Since there's been some questions lately about terrain texturing etc.
Why use textures?
When Pioneer has an option called "
Detail Textures" or somesuch which evidently causes some confusion amongst people since they think it means that Pioneer really does use textures.
Lets get this clear right now, _
Pioneer doesn't use textures for the terrain_.
Instead when you tick the "
Detail Textures" option Pioneer just runs the terrain generation down a few more levels of the quad-tree until you get lots and lots of tiny coloured triangles - I am not joking.
One reason to use textures is to avoid having to do this work. Lets say that we wanted pebbles in some area, right now you have to find some way of generating a pebble looking bunch of colours at just the right height/slope/etc. This uses noise which takes CPU time and when you're doing it on planetary scales can take an insane amount of processing. It's slow and means that as you try to move around you will see it generate the information on demand, you will see the detail "pop" into the scene.
Getting these generated noise based systems to look like the variety of things that you, pebbles in this case, is very tricky too and even if you do it just right for Pebbles, then what about stones, moss, grass, leaves, sand and on ad infinitum.
With textures you're trying to avoid all of that complexity and processing power requirement by just sticking a picture of the terrain type down instead.

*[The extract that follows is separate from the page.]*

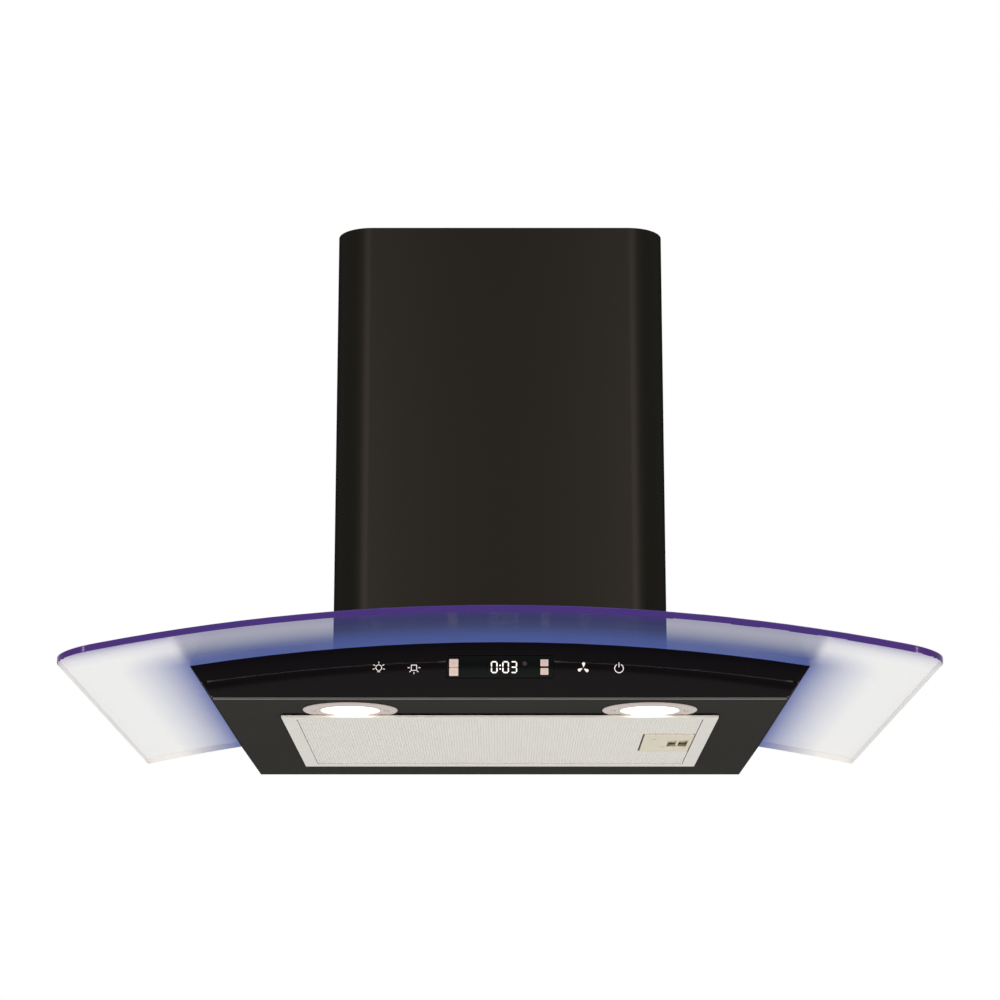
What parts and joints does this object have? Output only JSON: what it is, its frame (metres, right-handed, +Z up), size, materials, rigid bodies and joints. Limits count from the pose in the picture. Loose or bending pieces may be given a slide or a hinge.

It doesn't need to be generated or processed it just needs to be selected from the options and this can be done in the shaders from a texture atlas.
If it's so simple why doesn't Pioneer use Textures? Because of our terrain generation algorithms. Usually when you have a terrain generation system based on noise you get the value back in the range 0 to 1, or -1 to 1, and this is easy to work with. If you want it mapping to the height of something you just mutliply it by whatever scale you want. Say you want a maximum height of 2000 metres, well whatever value you've got just multiply it by your 2000 and voila you have your final height.
That's not how Pioneers terrain algorithms work. Of course it isn't, how tired do I get having to say that line? Very.
Because we do things on a planetary scale someone long ago decided it would be better if the noise systems returned things scaled into that final format using double precision floating point values. Over time this has meant that people generate those value directly in the noise systems itself and now we've got a nasty mess that returns things in ranges like 0.0 to 0.00138125 or something insane. What's worse is that you can try scaling these back upto the 0 to 1 range using the radiious of the planet (which is involved in the scaling) but you then discover that those ranges? They're not normalised at all, you get values from 0 upto 16 in one case I tested! Because people have been working with these things using such tiny values for so long no-one noticed they had gone so awry!!!
So, texturing is desirable but difficult due to the legacy noise systems.
What's wrong with Noise?
Well aside from the above: Noise is random. Ah ha! So I think every world should be hand made eh? No. Random is not the same as Procedural.
The trouble is that people associate the two due to fractals and Perlin Noise by Ken Perlin. They're attractive to people because you through in some values and get something that looks kind-of-like terrain and you think: "
Hey that's cool I can just use a tiny bit of maths and get this!". Your next thought is that you'll just use a bit more, and tweak something, and a bit more because it's getting closer to waht you want, then more, and more, and even more still. Always getting closer but in truth it never actually looks good enough.
Still you've persevered and you've now got ... well, Pioneers terrain. So you think great, I'd would like to add cities, towns, villages, harbours, roads, trees, grass, vegetation, underwater bits so where shall I put them. This is the bad bit, Noise is random so the only ay you can know where it might be suitable to place anything like that is to sample. You don't know where coastlines are because any point might be above or below water, you don't know until you sample it, all of it, to find the suitable places to put all of the things you want to place. You don't know what biome something is until you've sampled it, and all of the points around it to make sure that its not just a high point you've randomly hit to place a city into the sea!
If you want to do anything with this world you've now got to process it in detail to read back and create information about it all using yet more processing power and time. It's randomness also means that it's highly sensitive too it's inputs and whilst you'll often get good terrain out of it you might just as a likely get a spiky and unrealistic mess which can be almost impossible to smooth or fix in some post-process way.
This has stymied our attempts to redo cities (
even just placing them is tricky!), add instanced objects/vegetation, and a hundred and one other bits and pieces because we just need to know things up front about the terrain before we can make decisions about what to do with it.
A better way:
I've proposed a better way before (
http://pioneerspacesim.net/forum/viewto ... ?f=3&t=103) and it's something that I'm working towards but it's taking a long time to get there with everything else I work on too.
So yes it's getting there and it's not for a lack of knowledge on the subject just a matter of time.